Legends Arceus being an open-world game, gave me the wonder and excitement I had been missing from Pokémon for the last decade or so. You are set free to roam areas and truly research the Pokémon, as there is no official Pokedex yet in these times, to create the first. While there is a grinding aspect to it, this is the first Pokémon game where I truly felt the desire to complete the Pokedex by catching every Pokémon – one reason being there was a proper reward for it, the other being that it has never been more challenging and exciting to go about the task of catching Pokémon.
You have to be stealthy, use different items and tactics to avoid being detected, and feed Pokémon to gain their friendliness and get the ability to catch them. Their varying dispositions can lead you to engage in battles to catch them in a more traditional manner but having to actually aim your Pokeballs to catch Pokémon feels like everything I wanted from a Pokémon game as a kid. The act of riding Pokémon through the land, sea, or air adds another layer to this experience as you get to feel the wonders of exploration discovering secrets around Hisui. The game has changed the core concept and improved upon it for a fresh experience that will draw both newcomers and veterans of the franchise.
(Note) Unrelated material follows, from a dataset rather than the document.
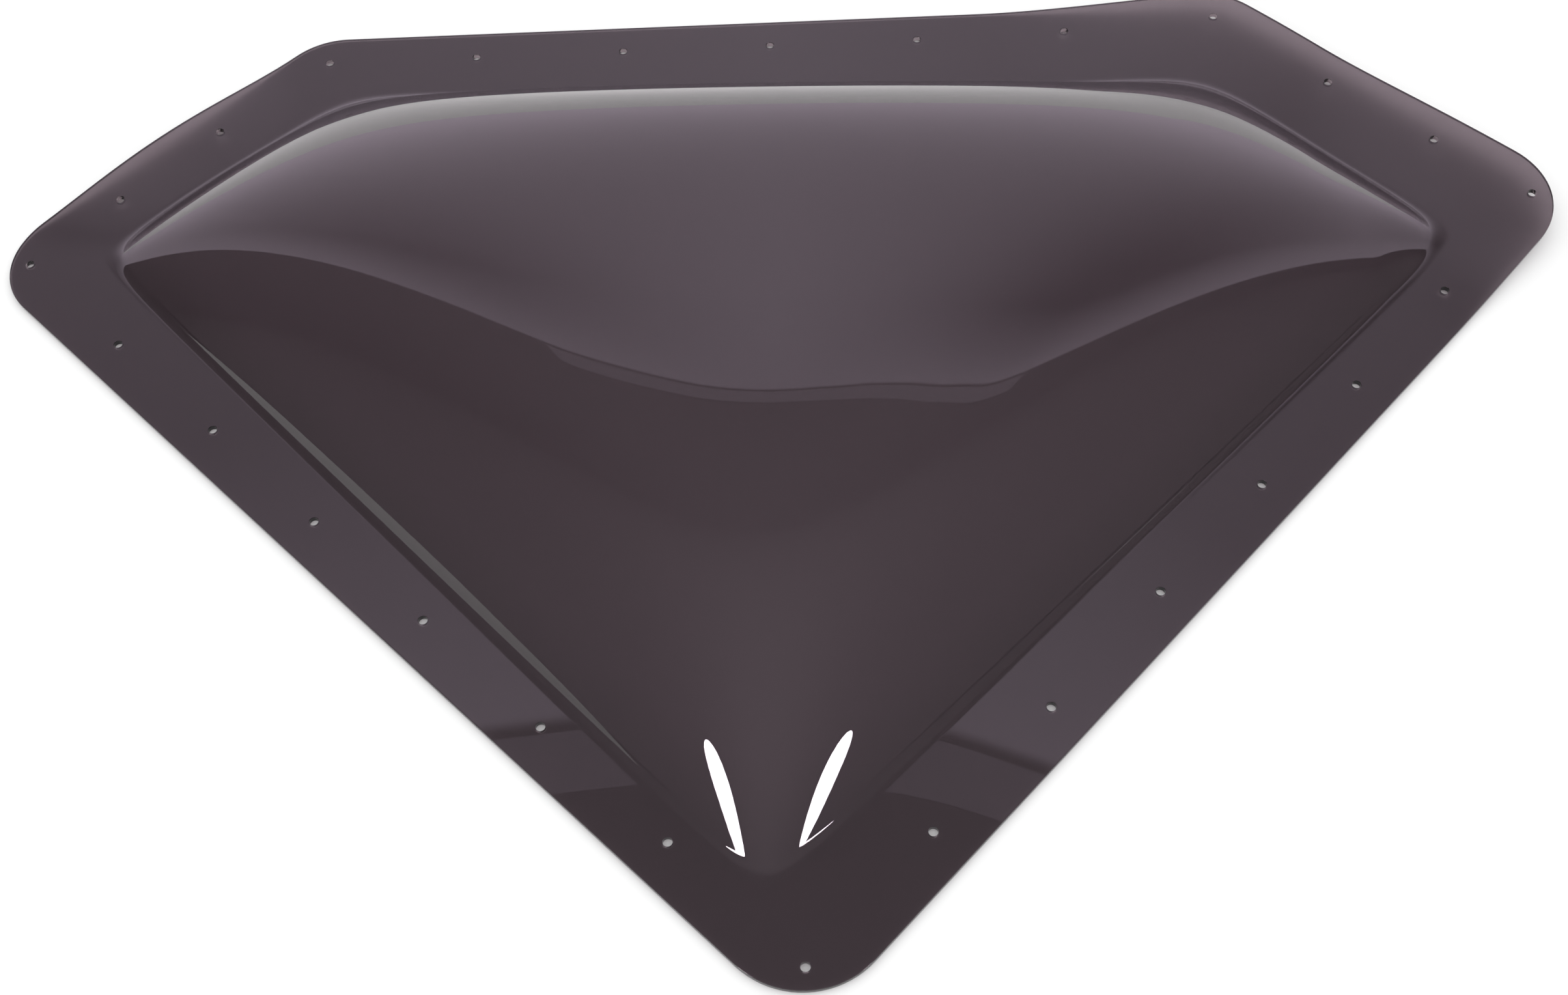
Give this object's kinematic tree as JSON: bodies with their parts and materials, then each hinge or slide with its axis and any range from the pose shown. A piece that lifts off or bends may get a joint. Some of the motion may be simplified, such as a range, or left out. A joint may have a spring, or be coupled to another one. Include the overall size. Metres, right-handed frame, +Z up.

This changed core gameplay really adds to the element of wanting to complete the Pokedex – you are urged to and rewarded for catching as many Pokémon as possible rather than focusing simply on building up a team to beat the Champion. Your team will change constantly as you simply catch stronger Pokémon, or you have to strategize for a boss or a battle. This process is also made easier as you have workarounds for trade evolutions and trading – where you would need to trade from another game to complete the Pokedex. The trading concept has been a large reason why I never felt inclined to complete the Pokedex in previous games – many of us would prefer a self-contained narrative and experience which gives you all the tools to reach completion. Of course, trading is still an option – but it is fully possible to complete the game without it.
It also offers many more challenges than the recent iterations – one of the largest complaints has been that Pokémon games have become too easy – holding your hand through every single step of the game can be annoying after a certain point. There are bosses where you are simply told to dodge, Alpha Pokémon that are terrifying and can knock you and your team out instantly in the wild – and a variety of side quests that require more than average effort to complete successfully.
Despite the numerous elements that have made this an enjoyable experience for me, there is a lot to be improved upon. The visuals are often stunning, but the graphical hiccups and poor optimization is distracting in a game of this scale. While Pokémon has always been praised for its pixel-art style in its previous games, the move to 3D models and environments had been heavily criticized, and just when they seemed to be on the cusp of perfecting this new style, the graphical aspect of Legends Arceus is holding it back in certain situations. Another would be a lack of voice acting for the dialogue – as there is a LOT of it. Pokémon fans are no stranger to reading lines of dialogue for hours, but it feels exceptionally gruelling to sit through lines of dialogue as though you were playing a visual novel when the rest of the gameplay is so interactive. Implementing voice acting and some visual adjustments would turn a great experience for some into an enjoyable experience for all. Make no mistake, the music in Legends Arceus is breathtaking, albeit heavily inspired by the open-world behemoth that is The Legend of Zelda: The Breath of the Wild.
With few hiccups and a lot of promise, Legends Arceus is the realized vision of what Pokémon games have the potential to be. There is enough content to keep you playing for hours upon hours, and while it feels a bit grating at times, for those who truly love Pokémon, it is an experience worth having. The next chapter of Pokémon was announced recently as Scarlet and Violet, reportedly to be open-world games as well, and my fingers are crossed that they improve upon the shortcomings of Legends Arceus. If you have a Nintendo Switch or are planning to buy one soon, this is definitely a game worth having in your library.